Last, chronic hypergastrinemia, typically present during PPI use, can promote the growth of malignant colonic epithelial cells, facilitating the deleterious sequencing adenoma-carcinoma[151-153]. Nevertheless, it is fundamental to highlight that many studies over the years have not found a direct correlation between PPI use in clinical practice and an increased risk of CRC[154-156].

In an era in which gut microbiota science enjoys much attention[157,158], it seems crucial to define which types of drugs have an impact on gut microbiota composition.
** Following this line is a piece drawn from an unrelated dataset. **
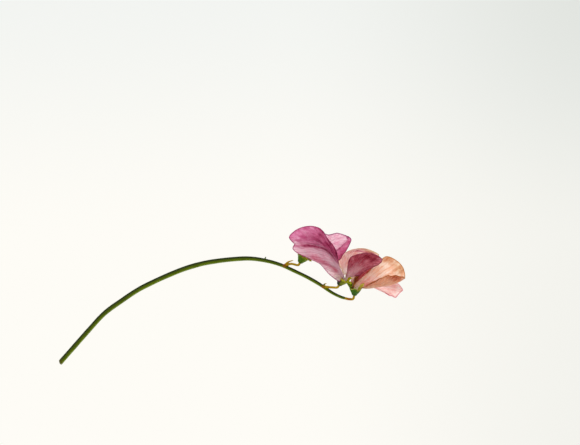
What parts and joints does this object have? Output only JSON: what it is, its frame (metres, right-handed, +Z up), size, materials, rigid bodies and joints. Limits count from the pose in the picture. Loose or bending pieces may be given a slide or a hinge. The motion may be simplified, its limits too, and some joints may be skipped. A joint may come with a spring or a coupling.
{
  "type": "sweet pea flower",
  "caption": "Cut sweet pea stem lying on its side, arching up to open mauve and peach blooms on short stalks, each in a toothed green calyx.",
  "frame": {"origin": "middle of the object's box, on the surface that it lies on", "axes": "+X along the stem from its cut end towards the blooms, +Y across it towards the side that the blooms lean to, +Z up from the surface"},
  "size_m": [0.1732, 0.0694, 0.0208],
  "materials": {
    "stem_green": "satin, dark green with paler ridges",
    "calyx_green": "soft satin, yellow-green towards the tips of the teeth",
    "petal_mauve": "thin, soft and translucent, with fine veins and a darker margin",
    "petal_peach": "thin, soft and translucent, with fine veins and an orange-brown margin",
    "petal_pale": "thin, soft and translucent"
  },
  "bodies": {
    "root": {"stem": "stem_green", "bloom_1_calyx": "calyx_green", "bloom_1_standard": "petal_mauve", "bloom_1_wing_left": "petal_mauve", "bloom_1_wing_right": "petal_mauve", "bloom_1_keel": "petal_pale", "bloom_2_calyx": "calyx_green", "bloom_2_standard": "petal_mauve", "bloom_2_wing_left": "petal_mauve", "bloom_2_wing_right": "petal_mauve", "bloom_2_keel": "petal_pale", "bloom_3_calyx": "calyx_green", "bloom_3_standard": "petal_peach", "bloom_3_wing_left": "petal_peach", "bloom_3_wing_right": "petal_peach", "bloom_3_keel": "petal_pale"}
  },
  "joints": []
}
The evidence indicates that PPIs which are widely used in gastroenterology clinical practice likely through their acid-antisecretory effects, are able to modify the host microbiota in each segment of the GI tract and can contribute to dysbiosis development; this dysbiosis can, in turn, facilitate the onset of certain GI disorders. Moreover, the gastric hypochlorhydria caused by PPIs favors the survival and migration of oral bacteria in lower areas of the GI tract, with a possible establishment of a pro-inflammatory microenvironment. Further prospective studies are necessary to define how the microbial changes due to PPIs impact human health. Moreover, therapeutic strategies, such as probiotic supplementation, could be a useful approach to prevent dysbiosis during PPI treatment; however, the validity of this observation remains to be seen. Currently, the use of PPIs is recommended only when strictly necessary due to their possible ability to induce dysbiosis.